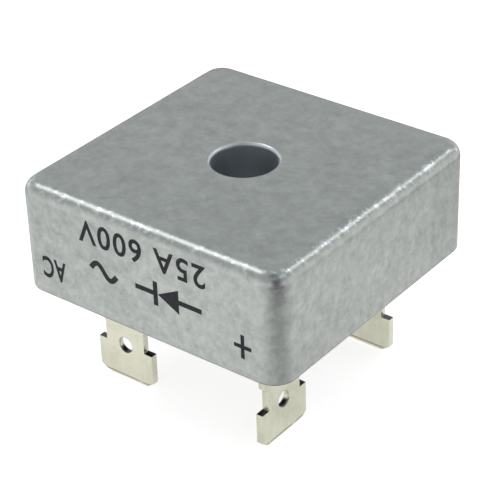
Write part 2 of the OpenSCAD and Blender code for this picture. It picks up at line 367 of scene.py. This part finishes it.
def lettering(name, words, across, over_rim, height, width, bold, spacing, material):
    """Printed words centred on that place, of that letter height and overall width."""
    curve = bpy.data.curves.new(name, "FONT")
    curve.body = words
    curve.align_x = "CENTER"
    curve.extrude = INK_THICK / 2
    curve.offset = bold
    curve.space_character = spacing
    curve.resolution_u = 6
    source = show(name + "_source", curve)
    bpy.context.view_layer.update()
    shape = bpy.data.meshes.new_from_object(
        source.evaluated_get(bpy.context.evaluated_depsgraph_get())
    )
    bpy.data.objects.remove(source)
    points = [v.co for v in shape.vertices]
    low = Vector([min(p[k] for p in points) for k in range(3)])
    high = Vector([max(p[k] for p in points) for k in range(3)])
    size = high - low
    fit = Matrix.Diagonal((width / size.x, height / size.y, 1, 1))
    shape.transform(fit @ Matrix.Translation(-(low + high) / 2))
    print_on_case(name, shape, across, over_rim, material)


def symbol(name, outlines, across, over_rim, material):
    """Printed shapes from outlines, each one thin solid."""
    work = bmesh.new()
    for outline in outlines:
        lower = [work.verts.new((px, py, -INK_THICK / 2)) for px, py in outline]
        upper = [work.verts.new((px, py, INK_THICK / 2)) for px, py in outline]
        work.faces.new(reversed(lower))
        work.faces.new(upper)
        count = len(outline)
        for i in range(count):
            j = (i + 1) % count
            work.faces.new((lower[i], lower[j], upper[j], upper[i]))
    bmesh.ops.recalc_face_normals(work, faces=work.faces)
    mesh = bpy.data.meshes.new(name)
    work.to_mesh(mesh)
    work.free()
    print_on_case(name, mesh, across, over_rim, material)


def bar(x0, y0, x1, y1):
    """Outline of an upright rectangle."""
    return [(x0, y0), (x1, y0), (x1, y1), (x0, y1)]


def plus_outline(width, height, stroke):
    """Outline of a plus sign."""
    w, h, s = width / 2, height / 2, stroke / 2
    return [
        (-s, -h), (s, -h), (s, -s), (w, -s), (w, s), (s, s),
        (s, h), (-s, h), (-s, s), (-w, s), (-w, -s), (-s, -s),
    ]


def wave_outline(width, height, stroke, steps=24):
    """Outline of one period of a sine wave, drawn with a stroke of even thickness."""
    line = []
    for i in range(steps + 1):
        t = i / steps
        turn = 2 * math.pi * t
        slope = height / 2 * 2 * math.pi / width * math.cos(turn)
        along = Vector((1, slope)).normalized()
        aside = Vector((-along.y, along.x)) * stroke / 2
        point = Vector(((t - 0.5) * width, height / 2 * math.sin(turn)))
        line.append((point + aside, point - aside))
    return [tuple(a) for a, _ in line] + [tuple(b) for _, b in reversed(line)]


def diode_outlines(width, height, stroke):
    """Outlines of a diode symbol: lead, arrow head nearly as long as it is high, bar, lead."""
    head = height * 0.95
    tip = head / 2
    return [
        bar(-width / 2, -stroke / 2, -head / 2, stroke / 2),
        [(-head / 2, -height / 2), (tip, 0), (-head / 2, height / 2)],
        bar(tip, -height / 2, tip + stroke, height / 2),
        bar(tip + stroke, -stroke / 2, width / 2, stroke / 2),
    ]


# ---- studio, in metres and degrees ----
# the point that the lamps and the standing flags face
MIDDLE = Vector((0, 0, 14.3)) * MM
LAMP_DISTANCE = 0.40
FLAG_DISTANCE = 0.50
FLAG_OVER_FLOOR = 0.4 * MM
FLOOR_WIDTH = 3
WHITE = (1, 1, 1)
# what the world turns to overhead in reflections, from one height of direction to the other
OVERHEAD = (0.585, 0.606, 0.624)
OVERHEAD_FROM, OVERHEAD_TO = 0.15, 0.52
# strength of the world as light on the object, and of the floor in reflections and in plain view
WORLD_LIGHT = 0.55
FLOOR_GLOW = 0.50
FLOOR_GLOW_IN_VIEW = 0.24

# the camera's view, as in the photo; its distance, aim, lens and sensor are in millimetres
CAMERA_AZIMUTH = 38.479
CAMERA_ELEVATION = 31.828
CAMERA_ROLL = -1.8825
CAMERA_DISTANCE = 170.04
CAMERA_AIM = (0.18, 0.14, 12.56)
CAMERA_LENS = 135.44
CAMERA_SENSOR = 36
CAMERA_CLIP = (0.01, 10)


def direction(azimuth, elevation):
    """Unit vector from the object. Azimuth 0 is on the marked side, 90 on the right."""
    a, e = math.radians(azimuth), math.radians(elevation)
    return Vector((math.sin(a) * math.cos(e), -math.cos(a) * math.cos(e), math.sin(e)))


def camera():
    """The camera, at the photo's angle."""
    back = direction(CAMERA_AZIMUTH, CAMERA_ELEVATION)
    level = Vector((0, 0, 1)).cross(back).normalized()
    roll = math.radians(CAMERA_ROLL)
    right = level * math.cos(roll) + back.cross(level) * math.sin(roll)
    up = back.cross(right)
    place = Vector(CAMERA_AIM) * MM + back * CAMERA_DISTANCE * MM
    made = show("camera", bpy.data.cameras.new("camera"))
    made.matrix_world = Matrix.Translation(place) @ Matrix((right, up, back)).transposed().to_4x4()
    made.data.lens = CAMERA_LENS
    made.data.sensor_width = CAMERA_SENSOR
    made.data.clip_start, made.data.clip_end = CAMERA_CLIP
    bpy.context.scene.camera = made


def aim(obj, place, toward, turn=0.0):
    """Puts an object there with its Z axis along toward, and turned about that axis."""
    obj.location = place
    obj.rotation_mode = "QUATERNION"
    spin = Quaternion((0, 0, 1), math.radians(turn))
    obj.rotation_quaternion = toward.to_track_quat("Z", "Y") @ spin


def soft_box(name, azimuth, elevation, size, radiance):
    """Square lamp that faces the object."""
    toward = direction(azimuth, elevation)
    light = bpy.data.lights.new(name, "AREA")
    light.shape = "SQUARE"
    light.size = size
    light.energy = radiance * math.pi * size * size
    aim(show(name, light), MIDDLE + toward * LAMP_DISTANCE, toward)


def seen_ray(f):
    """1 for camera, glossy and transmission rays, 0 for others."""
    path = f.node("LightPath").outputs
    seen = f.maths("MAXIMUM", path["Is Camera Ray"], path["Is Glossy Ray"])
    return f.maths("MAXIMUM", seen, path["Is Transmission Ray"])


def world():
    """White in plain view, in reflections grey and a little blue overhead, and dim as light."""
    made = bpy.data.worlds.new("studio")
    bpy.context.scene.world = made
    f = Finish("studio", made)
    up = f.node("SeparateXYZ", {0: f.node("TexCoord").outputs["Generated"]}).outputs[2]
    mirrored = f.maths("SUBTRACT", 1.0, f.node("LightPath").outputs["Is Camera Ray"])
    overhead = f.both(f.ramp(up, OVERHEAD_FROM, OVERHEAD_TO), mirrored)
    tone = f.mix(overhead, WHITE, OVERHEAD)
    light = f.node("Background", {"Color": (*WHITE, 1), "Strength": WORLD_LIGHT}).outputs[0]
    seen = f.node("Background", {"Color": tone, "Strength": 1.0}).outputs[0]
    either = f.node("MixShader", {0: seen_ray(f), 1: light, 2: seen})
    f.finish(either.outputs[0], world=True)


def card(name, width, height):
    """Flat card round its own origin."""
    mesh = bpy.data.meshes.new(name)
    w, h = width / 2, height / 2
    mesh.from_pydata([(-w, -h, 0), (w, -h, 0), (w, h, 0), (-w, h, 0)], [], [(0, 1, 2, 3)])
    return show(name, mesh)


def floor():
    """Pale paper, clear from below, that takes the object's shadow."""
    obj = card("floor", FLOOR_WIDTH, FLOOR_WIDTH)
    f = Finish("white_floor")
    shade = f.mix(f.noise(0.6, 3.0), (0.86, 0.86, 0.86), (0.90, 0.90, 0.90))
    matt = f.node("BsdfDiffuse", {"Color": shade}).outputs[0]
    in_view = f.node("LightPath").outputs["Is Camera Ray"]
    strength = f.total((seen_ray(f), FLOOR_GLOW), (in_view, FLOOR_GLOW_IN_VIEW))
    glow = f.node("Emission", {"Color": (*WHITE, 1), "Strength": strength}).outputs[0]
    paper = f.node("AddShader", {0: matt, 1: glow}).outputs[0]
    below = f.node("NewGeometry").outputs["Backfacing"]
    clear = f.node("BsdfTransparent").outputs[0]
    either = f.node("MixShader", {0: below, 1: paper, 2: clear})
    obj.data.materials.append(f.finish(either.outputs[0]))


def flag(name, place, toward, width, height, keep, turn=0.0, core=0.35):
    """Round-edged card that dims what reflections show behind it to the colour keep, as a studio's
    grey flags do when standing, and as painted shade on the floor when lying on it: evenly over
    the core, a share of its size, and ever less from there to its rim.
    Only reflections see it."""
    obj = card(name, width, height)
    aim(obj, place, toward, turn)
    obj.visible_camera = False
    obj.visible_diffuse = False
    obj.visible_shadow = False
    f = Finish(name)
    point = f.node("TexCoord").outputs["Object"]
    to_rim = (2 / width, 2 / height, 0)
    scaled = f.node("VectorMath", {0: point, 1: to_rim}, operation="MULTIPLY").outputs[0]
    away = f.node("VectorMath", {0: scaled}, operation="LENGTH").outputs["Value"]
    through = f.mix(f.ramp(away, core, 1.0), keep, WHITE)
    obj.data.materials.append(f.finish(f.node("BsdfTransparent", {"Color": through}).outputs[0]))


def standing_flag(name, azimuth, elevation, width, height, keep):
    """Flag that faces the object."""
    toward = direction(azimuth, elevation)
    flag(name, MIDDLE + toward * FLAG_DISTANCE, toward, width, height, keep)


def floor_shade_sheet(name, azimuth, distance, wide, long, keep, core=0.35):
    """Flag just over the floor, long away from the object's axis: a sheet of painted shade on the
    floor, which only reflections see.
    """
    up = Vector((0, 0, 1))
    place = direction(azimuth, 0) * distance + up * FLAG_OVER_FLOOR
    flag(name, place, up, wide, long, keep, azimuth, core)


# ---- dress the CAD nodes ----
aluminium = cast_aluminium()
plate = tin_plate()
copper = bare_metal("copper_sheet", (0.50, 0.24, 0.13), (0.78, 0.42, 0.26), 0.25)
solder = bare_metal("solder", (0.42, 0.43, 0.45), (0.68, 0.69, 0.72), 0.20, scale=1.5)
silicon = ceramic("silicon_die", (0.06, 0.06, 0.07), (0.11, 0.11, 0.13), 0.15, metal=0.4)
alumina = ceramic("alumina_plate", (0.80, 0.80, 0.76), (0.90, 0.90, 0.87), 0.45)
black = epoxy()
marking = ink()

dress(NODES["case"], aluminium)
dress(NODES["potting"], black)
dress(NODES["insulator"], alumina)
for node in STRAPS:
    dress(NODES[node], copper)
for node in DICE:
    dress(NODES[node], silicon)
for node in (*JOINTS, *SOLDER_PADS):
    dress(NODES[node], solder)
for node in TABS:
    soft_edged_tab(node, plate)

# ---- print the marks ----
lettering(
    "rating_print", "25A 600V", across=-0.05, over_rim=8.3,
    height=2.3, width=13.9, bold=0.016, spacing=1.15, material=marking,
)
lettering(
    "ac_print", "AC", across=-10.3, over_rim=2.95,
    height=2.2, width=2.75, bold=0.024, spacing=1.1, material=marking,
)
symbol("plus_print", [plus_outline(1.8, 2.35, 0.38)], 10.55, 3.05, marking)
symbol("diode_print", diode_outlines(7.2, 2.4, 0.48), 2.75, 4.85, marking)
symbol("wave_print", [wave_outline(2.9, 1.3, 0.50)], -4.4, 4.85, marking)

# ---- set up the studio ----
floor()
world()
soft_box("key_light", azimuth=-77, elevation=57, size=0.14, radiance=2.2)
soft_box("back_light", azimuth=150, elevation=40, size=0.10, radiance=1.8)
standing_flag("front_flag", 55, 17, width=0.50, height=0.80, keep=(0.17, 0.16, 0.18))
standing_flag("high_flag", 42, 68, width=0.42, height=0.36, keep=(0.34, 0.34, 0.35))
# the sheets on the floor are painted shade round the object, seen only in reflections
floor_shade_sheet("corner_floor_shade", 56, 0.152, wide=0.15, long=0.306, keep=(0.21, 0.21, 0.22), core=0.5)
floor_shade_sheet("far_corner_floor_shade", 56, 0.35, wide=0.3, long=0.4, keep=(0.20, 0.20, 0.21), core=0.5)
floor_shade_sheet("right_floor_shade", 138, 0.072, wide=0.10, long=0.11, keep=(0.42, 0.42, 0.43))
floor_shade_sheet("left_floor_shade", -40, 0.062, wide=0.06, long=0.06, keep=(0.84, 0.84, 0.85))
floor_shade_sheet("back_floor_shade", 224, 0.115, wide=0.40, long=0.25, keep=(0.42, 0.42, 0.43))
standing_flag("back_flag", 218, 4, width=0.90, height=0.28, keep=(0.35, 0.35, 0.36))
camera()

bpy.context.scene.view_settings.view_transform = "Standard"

[What to work on] From the opening line of the data above, please print each line as written up to and including the line that contains "print_on_case(name, shape, across, over_rim, material)", and nothing more.

[Answer below]
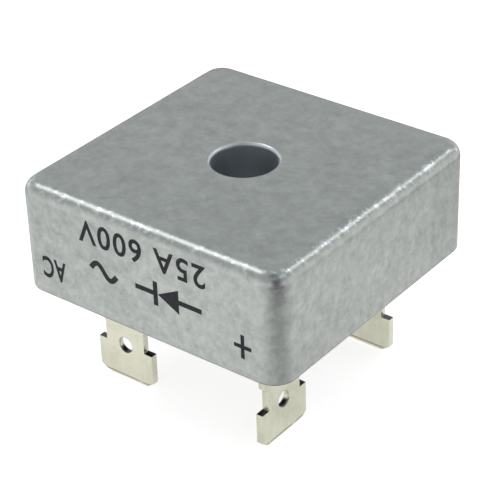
Write part 2 of the OpenSCAD and Blender code for this picture. It picks up at line 367 of scene.py. This part finishes it.
def lettering(name, words, across, over_rim, height, width, bold, spacing, material):
    """Printed words centred on that place, of that letter height and overall width."""
    curve = bpy.data.curves.new(name, "FONT")
    curve.body = words
    curve.align_x = "CENTER"
    curve.extrude = INK_THICK / 2
    curve.offset = bold
    curve.space_character = spacing
    curve.resolution_u = 6
    source = show(name + "_source", curve)
    bpy.context.view_layer.update()
    shape = bpy.data.meshes.new_from_object(
        source.evaluated_get(bpy.context.evaluated_depsgraph_get())
    )
    bpy.data.objects.remove(source)
    points = [v.co for v in shape.vertices]
    low = Vector([min(p[k] for p in points) for k in range(3)])
    high = Vector([max(p[k] for p in points) for k in range(3)])
    size = high - low
    fit = Matrix.Diagonal((width / size.x, height / size.y, 1, 1))
    shape.transform(fit @ Matrix.Translation(-(low + high) / 2))
    print_on_case(name, shape, across, over_rim, material)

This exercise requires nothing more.